If we follow the orthodox economic playbook now, just as after 2008, 
once the crisis is over, political elites will call for more austerity - 
healthcare cuts, wage cuts and tax rises for ordinary people to reduce 
government spending and erode the debt pile.

It is the logic of the free market, but many people will see it as madness.

In the 14th century, once the mass death phase of the plague was over, 
that is exactly what the feudal elites tried to do: to reimpose their 
old privileges and traditions and economic logic - on a population that 
had just lived through the most traumatic event imaginable.

Back then, it led to immediate and bloody revolts - the Peasants' Revolt 
in England, the so-called Jacquerie in France and the takeover of cities 
like Ghent, Paris and Florence by artisans - led by a very feisty group 
of citizens called, in French, the "bourgeois".

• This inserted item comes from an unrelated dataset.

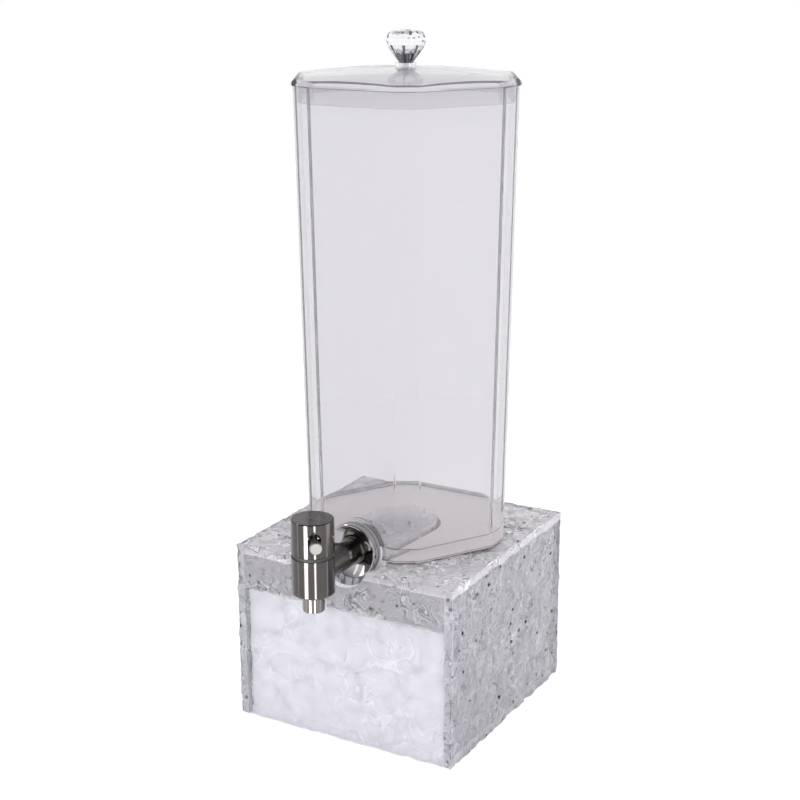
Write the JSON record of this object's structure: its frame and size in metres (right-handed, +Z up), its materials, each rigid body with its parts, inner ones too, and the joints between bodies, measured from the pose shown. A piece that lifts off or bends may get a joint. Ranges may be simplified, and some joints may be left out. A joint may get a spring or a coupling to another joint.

Though the post-plague revolts failed, writes historian Samuel Kline 
Cohn in his book, Lust for Liberty, they led to a permanent change of 
mindset among the masses, "from utter despondency and fear to a new 
confidence ... that they, too, could change the world, fundamentally 
altering the social and political conditions of their lives". And that, 
in turn, paved the way for the bourgeois revolutions that unleashed 
capitalism.

Planet capitalism

To understand what we have to do today, we need a wider framework than 
exists in the minds of most politicians.

To them, both the COVID-19 and the climate crises look like asteroids 
hitting a planet: external shocks requiring a temporary and reversible 
response. In fact, they are shocks generated by "planet capitalism" 
itself - or at least in the form we have adopted it.

We do not know what an industrial capitalism without carbon would look 
like because our institutions, practices and cultures are all based 
around fossil fuel extraction.

Likewise, we do not know what globalisation would look like without a 
billion people living in slums, without deforestation, live animal 
markets and without widespread diseases of poverty in the developed 
world - again because these have become fundamental features of 
capitalism as it really exists.

That is why I have argued that capitalism is unlikely to survive, long 
term - and in the short term it can only survive by adopting features of 
"post-capitalism".

Until the coronavirus hit, that seemed like a cry in the wilderness. 
Even the relatively mild programmes of state intervention advocated by 
figures like left-wing politicians such as the UK's Labour leader, 
Jeremy Corbyn, or Democratic presidential candidate Bernie Sanders have 
been rejected by voters.

So, I was stunned when I saw analysts from the Australian investment 
group, Macquarie Wealth, one of most capitalist companies in the world, 
tell investors: "Conventional capitalism is dying, or at least mutating 
into something closer to a version of communism."

The Macquarie analysts understood that this is not just because we 
suddenly need state intervention, but also because ordinary people's 
priorities have moved market choices to concepts of fairness and wellbeing.

If the great plague of the 14th century triggered a post-feudal 
imagination, it is possible - and desirable - that this one triggers a 
post-capitalist imagination. And fast.